- Education: University of Missouri
- Years active: 2013–present
- Sports commentary career
- Team(s): Portland Sea Dogs, Mat-Su Miners, Medford Rogues, St. Paul Saints, Lexington Legends
- Genre: Play-by-play
- Sport: Minor League Baseball

= Emma Tiedemann =

American play-by-play sports announcer

Emma Tiedemann is a play-by-play sports announcer, one of the original four female broadcasters in Minor League Baseball. She has announced for basketball, football, soccer, softball and volleyball games. She currently works for the Portland Sea Dogs as Director of Broadcasting.

==Early life and education==
Tiedemann grew up in the Dallas suburbs, the granddaughter of Texas sports broadcaster Bill Mercer, the first voice of the Texas Rangers. While in high school, she occasionally did play-by-play work at basketball with her grandfather for the University of Texas at Dallas. She enrolled at the University of Missouri and worked doing sportscasting for the school station KCOU. She graduated in 2015 with a bachelor's degree in secondary education and a minor in history.

== Career ==
Tiedemann's first professional job was as a play-by-play and color analyst for the Mat-Su Miners in the summertime Alaska Baseball League. She decided to seek more permanent work in baseball and applied to a number of teams, getting a job as the Broadcast and Communications Manager with the Medford Rogues in the summertime West Coast League. She was the team's broadcaster as well as communications manager. She worked as a No. 2 broadcaster, Broadcast and Media Relations Assistant, for the St. Paul Saints alongside play-by-play broadcaster Sean Aronson. In 2018, she became the Lexington Legends' primary play-by-play broadcaster while serving as their Director of Broadcasting & Media Relations. In 2018 she was also named the play-by-play announcer for Morehead State University's women's basketball team, the first woman to hold that position. In 2019, she was honored as the South Atlantic League Media Relations Director of the Year. In 2019, she said that she'd gotten to call a championship series in her first year with every team, although she first called a winning championship in 2018, for the Legends.

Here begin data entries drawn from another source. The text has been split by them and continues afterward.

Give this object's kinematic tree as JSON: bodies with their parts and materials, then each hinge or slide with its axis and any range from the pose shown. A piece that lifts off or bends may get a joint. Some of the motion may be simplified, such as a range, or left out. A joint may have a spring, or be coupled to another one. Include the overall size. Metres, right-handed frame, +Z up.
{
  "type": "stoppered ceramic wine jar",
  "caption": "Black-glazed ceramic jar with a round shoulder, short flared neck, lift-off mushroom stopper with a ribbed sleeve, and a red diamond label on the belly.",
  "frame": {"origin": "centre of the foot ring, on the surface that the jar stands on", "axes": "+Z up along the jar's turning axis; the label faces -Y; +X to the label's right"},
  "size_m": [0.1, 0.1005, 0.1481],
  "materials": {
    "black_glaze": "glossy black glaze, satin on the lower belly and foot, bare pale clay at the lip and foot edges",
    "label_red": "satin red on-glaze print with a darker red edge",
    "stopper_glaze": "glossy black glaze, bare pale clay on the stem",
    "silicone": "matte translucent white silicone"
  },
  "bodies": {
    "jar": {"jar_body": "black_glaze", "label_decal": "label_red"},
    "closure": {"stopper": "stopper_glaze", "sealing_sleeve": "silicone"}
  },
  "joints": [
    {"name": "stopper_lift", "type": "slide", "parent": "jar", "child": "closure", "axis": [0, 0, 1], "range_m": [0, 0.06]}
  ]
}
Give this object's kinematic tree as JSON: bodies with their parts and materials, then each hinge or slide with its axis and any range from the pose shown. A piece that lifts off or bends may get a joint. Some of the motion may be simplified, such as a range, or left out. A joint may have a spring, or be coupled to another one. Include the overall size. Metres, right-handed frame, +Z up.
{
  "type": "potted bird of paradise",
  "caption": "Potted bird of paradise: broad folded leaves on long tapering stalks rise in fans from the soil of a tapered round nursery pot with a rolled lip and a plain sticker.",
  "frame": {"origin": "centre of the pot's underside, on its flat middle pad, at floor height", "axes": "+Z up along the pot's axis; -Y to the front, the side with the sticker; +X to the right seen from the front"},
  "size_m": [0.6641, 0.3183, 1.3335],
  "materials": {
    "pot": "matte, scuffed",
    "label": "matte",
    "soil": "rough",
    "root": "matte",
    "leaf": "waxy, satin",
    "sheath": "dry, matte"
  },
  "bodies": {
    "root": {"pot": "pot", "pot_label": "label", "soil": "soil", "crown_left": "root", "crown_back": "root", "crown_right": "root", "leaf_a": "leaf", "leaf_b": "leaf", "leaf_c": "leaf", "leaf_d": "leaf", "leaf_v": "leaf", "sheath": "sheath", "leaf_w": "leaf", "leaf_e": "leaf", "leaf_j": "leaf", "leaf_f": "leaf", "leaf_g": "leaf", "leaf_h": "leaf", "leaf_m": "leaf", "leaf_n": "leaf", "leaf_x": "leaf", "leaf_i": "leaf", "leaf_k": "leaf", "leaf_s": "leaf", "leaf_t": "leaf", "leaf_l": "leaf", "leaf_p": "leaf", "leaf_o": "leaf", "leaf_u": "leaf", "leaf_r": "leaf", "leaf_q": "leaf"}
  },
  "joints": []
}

In 2020, she became the Sea Dogs' fifth lead broadcaster, having beaten out about 150 other applicants for the job. During her first day in March, the staff learned that they would all be working from home; the Minor League season shut down shortly thereafter amid the COVID-19 pandemic. Tiedemann spent her first work week studying baseball statistics, putting together game notes, and working on hiring a broadcasting partner for home games. In 2021, she was back in the stadium and on the road with the team. As a minor-league employee, she said in 2020, her work days can consist of "social media, pulling tarp, broadcast preparation, corporate sales, graphic design, selling tickets, being the mascot and many other things, all before that 7:05 p.m. first pitch."

On August 8, 2024, NESN announced that Tiedemann and Portland Sea Dogs broadcast partner, Rylee Pay, would be on the call for the Boston Red Sox game vs the Toronto Blue Jays on August 26. On August 26, 2024, Pay and Tiedemann became the first pair of women to call a Red Sox game. In January 2025, Tiedemann was named Maine sportscaster of the year for 2024.

Tiedemann says she has a traditional style since she learned the craft from her grandfather and listening to tapes of Red Barber.